Quote exactly the lines from the line containing "build_hook_strip()" to the line containing "if empty is", both lines included, please, and nothing more.

---*---

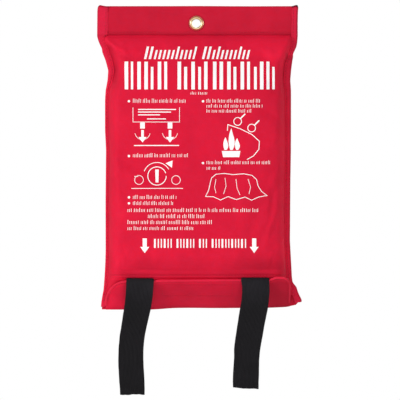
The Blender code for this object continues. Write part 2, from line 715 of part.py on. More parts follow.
# -------------------------------------------------------------- fire blanket
def build_fire_blanket():
    """The folded strip, in passes that turn at the top and the bottom."""
    pitch = (BLANKET_BACK - BLANKET_FRONT - PASS) / (PASSES - 1)
    turn = pitch / 2.0
    half = PASS / 2.0
    centers = [BLANKET_FRONT + half + pitch * i for i in range(PASSES)]
    # the two faces of the strip, from the lower end of the front pass
    face_a = [(centers[0] - half, BLANKET_BOTTOM)]
    face_b = [(centers[0] + half, BLANKET_BOTTOM)]
    for i in range(PASSES - 1):
        center_y = centers[i] + turn
        if i % 2 == 0:          # a turn at the top, face_a outside
            center_z, sign = BLANKET_TOP - turn - half, 1.0
        else:                   # a turn at the bottom, face_a inside
            center_z, sign = BLANKET_BOTTOM + turn + half, -1.0
        for k in range(TURN_STEPS + 1):
            angle = math.pi * k / TURN_STEPS
            for face, radius in ((face_a, turn + sign * half),
                                 (face_b, turn - sign * half)):
                face.append((center_y - radius * math.cos(angle),
                             center_z + sign * radius * math.sin(angle)))
    face_a.append((centers[-1] - half, BLANKET_END))
    face_b.append((centers[-1] + half, BLANKET_END))
    sections = [[(x, y, z) for y, z in face_a + face_b[::-1]]
                for x in (-BLANKET_HALF, BLANKET_HALF)]
    add_piece("fire_blanket", loft(sections), CLOTH, sharp=40, parent=blanket_slide)


def build_blanket_stitching():
    """The blanket's hem seam, on the front pass above its lower edge."""
    thread = thread_across(-BLANKET_STITCH_HALF, BLANKET_STITCH_HALF,
                           BLANKET_FRONT, BLANKET_STITCH_Z, normal=(-1.0, 0.0))
    add_piece("blanket_hem_stitching", thread, THREAD_WHITE, parent=blanket_slide)


# ----------------------------------------------------------------- pull tabs
FOLD_RUN = FLAP_LENGTH + TAB_TURN_LIFT
FOLD_Y, FOLD_Z = slope(FOLD_RUN, 0.0)     # centre of the fold over the flap
TAB_AXIS_Y = FOLD_Y - TAB_TURN            # where the hanging part begins


def tab_root_path():
    """(y, z) from the sewn part, under the hem and over the flap's edge."""
    front_in = TAB_TURN                   # leg between the flap and the hem
    back_in = HEM_OFFSET + HEM / 2.0 + GAP + WEBBING / 2.0    # leg behind the hem
    turn_run = HEM_FROM - GAP
    turn_center = (front_in + back_in) / 2.0
    turn_radius = (back_in - front_in) / 2.0
    # where the leg behind the hem meets the vertical sewn part
    meet_run = ((FLAP_HINGE[1] + math.cos(FLAP_ANGLE) * back_in - TAB_SEWN_Y)
                / math.sin(FLAP_ANGLE))

    path = [(TAB_SEWN_Y, z) for z in TAB_SEWN_HEIGHTS]
    path.append((TAB_SEWN_Y, slope(meet_run, back_in)[1] + TAB_BEND))
    path.append(slope(meet_run - TAB_BEND, back_in))
    path.append(slope((meet_run + turn_run) / 2.0, back_in))
    for k in range(9):          # round the hem's lower end
        angle = math.pi * k / 8.0
        path.append(slope(turn_run - turn_radius * math.sin(angle),
                          turn_center + turn_radius * math.cos(angle)))
    path.append(slope((turn_run + FOLD_RUN) / 2.0, front_in))
    for k in range(5):          # up to a little before the top of the fold
        angle = FLAP_ANGLE + (TAB_TURN_END - FLAP_ANGLE) * k / 4.0
        path.append((FOLD_Y + TAB_TURN * math.cos(angle),
                     FOLD_Z + TAB_TURN * math.sin(angle)))
    return path


def build_tab_root(side_name):
    strip = strip_loft(tab_root_path(), WEBBING / 2.0, *TAB_ROOT[side_name])
    add_piece(side_name + "_tab_root", strip, BLACK, sharp=30, parent=blanket_slide)


def build_tab_stitching(side_name):
    """Box stitching that fastens the tab to the blanket's folded edge."""
    x0, x1 = TAB_ROOT[side_name]
    face = TAB_SEWN_Y - WEBBING / 2.0
    thread = thread_frame(
        x0 + BOX_INSET, x1 - BOX_INSET, BOX_Z - BOX_HALF, BOX_Z + BOX_HALF,
        BOX_THREAD_WIDTH, lambda run, lift: (face - lift, run))
    add_piece(side_name + "_tab_stitching", thread, THREAD_BLACK, sharp=60,
              parent=blanket_slide)


def build_tab(side_name):
    """The hanging part of a tab, on a pivot at the fold."""
    table = TAB_TAIL[side_name]
    half = WEBBING / 2.0
    top_left, top_right = table[0][1:]
    stations = [                # z, left and right edge (mm), y, half thickness
        (FOLD_Z + rise * half, top_left, top_right, TAB_AXIS_Y, thick * half)
        for thick, rise in TAB_CAP
    ]
    for i, (height, left, right) in enumerate(table):
        z = height * MM if i else FOLD_Z
        bow = TAB_BOW * math.sin(math.pi * min(1.0, i / TAB_BOW_STATIONS))
        stations.append((z, left, right, TAB_AXIS_Y - bow, half))
    sections = [[
        (left * MM, y - thick, z), (right * MM, y - thick, z),
        (right * MM, y + thick, z), (left * MM, y + thick, z),
    ] for z, left, right, y, thick in stations]

    origin = ((top_left + top_right) / 2.0 * MM, TAB_AXIS_Y, FOLD_Z)
    pivot = add_empty(side_name + "_tab_pivot", origin, blanket_slide)
    add_piece(side_name + "_tab", loft(sections), BLACK, sharp=30,
              origin=origin, parent=pivot)


# --------------------------------------------------------------------- build
eyelet_cutter = build_eyelet_cutter()
for holed in (build_back_panel(), build_front_panel(), build_header_band()):
    cut(holed, eyelet_cutter)
build_front_hem()
build_header_stitching()
build_eyelet()
build_loop_strip()
build_hook_strip()
build_closure_flap()
build_flap_binding()
build_fire_blanket()
build_blanket_stitching()
for side_sign, side_label in SIDES:
    build_side_binding(side_sign, side_label)
    build_side_stitching(side_sign, side_label)
    build_tab_root(side_label)
    build_tab_stitching(side_label)
    build_tab(side_label)
bpy.context.view_layer.update()
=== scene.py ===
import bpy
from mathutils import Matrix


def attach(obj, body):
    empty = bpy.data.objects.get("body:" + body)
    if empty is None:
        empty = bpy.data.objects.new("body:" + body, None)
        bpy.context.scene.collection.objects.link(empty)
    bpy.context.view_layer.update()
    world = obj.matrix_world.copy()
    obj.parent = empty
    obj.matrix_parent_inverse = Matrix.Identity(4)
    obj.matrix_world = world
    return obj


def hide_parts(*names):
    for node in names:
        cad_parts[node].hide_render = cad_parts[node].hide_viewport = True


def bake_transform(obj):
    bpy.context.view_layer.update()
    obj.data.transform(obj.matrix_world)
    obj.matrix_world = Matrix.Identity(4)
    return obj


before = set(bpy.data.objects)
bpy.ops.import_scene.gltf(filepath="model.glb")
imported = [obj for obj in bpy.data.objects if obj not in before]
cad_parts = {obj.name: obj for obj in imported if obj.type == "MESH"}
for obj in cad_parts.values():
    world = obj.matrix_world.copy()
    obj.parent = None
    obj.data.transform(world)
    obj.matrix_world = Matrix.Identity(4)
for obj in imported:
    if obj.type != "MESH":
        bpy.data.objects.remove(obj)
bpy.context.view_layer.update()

import math
import random

import bpy
import bmesh
import numpy as np
from mathutils import Vector, noise
from mathutils.bvhtree import BVHTree
from mathutils.geometry import tessellate_polygon

scene = bpy.context.scene

# ------------------------------------------------------------ main dimensions
MM = 0.001
LEFT, RIGHT = -1, 1
CLOTH = 0.55                          # thickness of the red cloth
EYELET_X, EYELET_Z = -1.0, 134.1
EYELET_HOLE = 4.95
HEADER_SEAM_Z = 125.2
HEM_RIDGE_Z, HEM_SEAM_Z = -114.9, -117.6
FOLD_Y, FOLD_Z = -0.3, -150.4         # the flap's fold line
LEAN = math.radians(38.2)             # lean of the flap from upright
SIN_LEAN, COS_LEAN = math.sin(LEAN), math.cos(LEAN)
FLAP_OUT = (0, -COS_LEAN, -SIN_LEAN)  # outward from the flap
CAMERA_AT = Vector((2.65, -2408.0, -43.0))

# Outer edges of the pouch: (z, x)
EDGE_L = [(153, -97.0), (152.2, -98.3), (151.2, -99.2), (149.5, -99.8), (146, -100.05),
          (121, -100.25), (119, -99.65), (117, -99.15), (113, -97.55), (109, -95.55),
          (105, -95.05), (101, -93.45), (97, -91.85), (87, -89.15), (77, -89.85),
          (67, -91.75), (57, -92.35), (27, -92.35), (7, -91.35), (-43, -91.85),
          (-93, -91.75), (-105, -92.05), (-113, -92.45), (-123, -93.05), (-133, -93.85),
          (-137, -94.65), (-141, -95.35), (-145, -96.05), (-151.5, -96.45)]
EDGE_R = [(153, 99.6), (152, 100.4), (150, 100.9), (146, 100.5), (137, 100.25),
          (121, 100.25), (115, 99.75), (111, 99.05), (107, 97.25), (103, 95.45),
          (101, 95.75), (97, 94.95), (87, 93.65), (77, 92.85), (67, 93.55), (37, 93.55),
          (7, 93.45), (-23, 92.95), (-63, 92.65), (-83, 92.45), (-93, 92.95),
          (-105, 93.65), (-119, 94.35), (-125, 95.05), (-127, 96.25), (-129, 98.15),
          (-131, 99.35), (-133, 99.75), (-137, 101.25), (-141, 103.25), (-143, 104.25),
          (-145, 104.35), (-146.5, 103.0), (-151.5, 98.0)]
# Widths of the side binding tapes: (z, width)
TAPE_L = [(152, 10.6), (122.5, 10.6), (120, 7.0), (112, 6.6), (102, 7.6), (95, 7.2),
          (82, 6.2), (67, 4.2), (50, 3.4), (-100, 3.4), (-118, 3.6), (-130, 4.0),
          (-152, 4.2)]
TAPE_R = [(152, 6.5), (122.5, 6.5), (118, 6.4), (107, 5.4), (103, 4.6), (98, 6.2),
          (92, 7.4), (80, 7.2), (60, 6.4), (40, 6.2), (-60, 5.8), (-100, 5.6),
          (-118, 5.6), (-126, 6.0), (-135, 7.0), (-152, 7.5)]
# Unevenness of the flap's fold: (x, rise)
FOLD = [(-104, -2.6), (-96, -2.4), (-42, -2.4), (-28, -0.9), (-10, -0.6), (20, -0.9),
        (72, -0.6), (93, 0.4), (98, 1.6), (104, 4.0)]


def curve(rows, soft, shift=0.0):
    """A table as a function, smoothed over `soft` millimetres."""
    rows = sorted(rows)
    places = np.array([r[0] for r in rows], float)
    values = np.array([r[1] for r in rows], float) + shift
    steps = np.linspace(-soft, soft, 9)
    return lambda v: np.mean([np.interp(np.asarray(v) + s, places, values) for s in steps],
                             axis=0)


edge = {LEFT: curve(EDGE_L, 1.0, shift=-0.3), RIGHT: curve(EDGE_R, 0.9, shift=0.45)}
tape = {LEFT: curve(TAPE_L, 1.0), RIGHT: curve(TAPE_R, 1.0)}
fold_wave = curve(FOLD, 8.0)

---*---

Result of the exercise:
build_hook_strip()
build_closure_flap()
build_flap_binding()
build_fire_blanket()
build_blanket_stitching()
for side_sign, side_label in SIDES:
    build_side_binding(side_sign, side_label)
    build_side_stitching(side_sign, side_label)
    build_tab_root(side_label)
    build_tab_stitching(side_label)
    build_tab(side_label)
bpy.context.view_layer.update()
=== scene.py ===
import bpy
from mathutils import Matrix


def attach(obj, body):
    empty = bpy.data.objects.get("body:" + body)
    if empty is None:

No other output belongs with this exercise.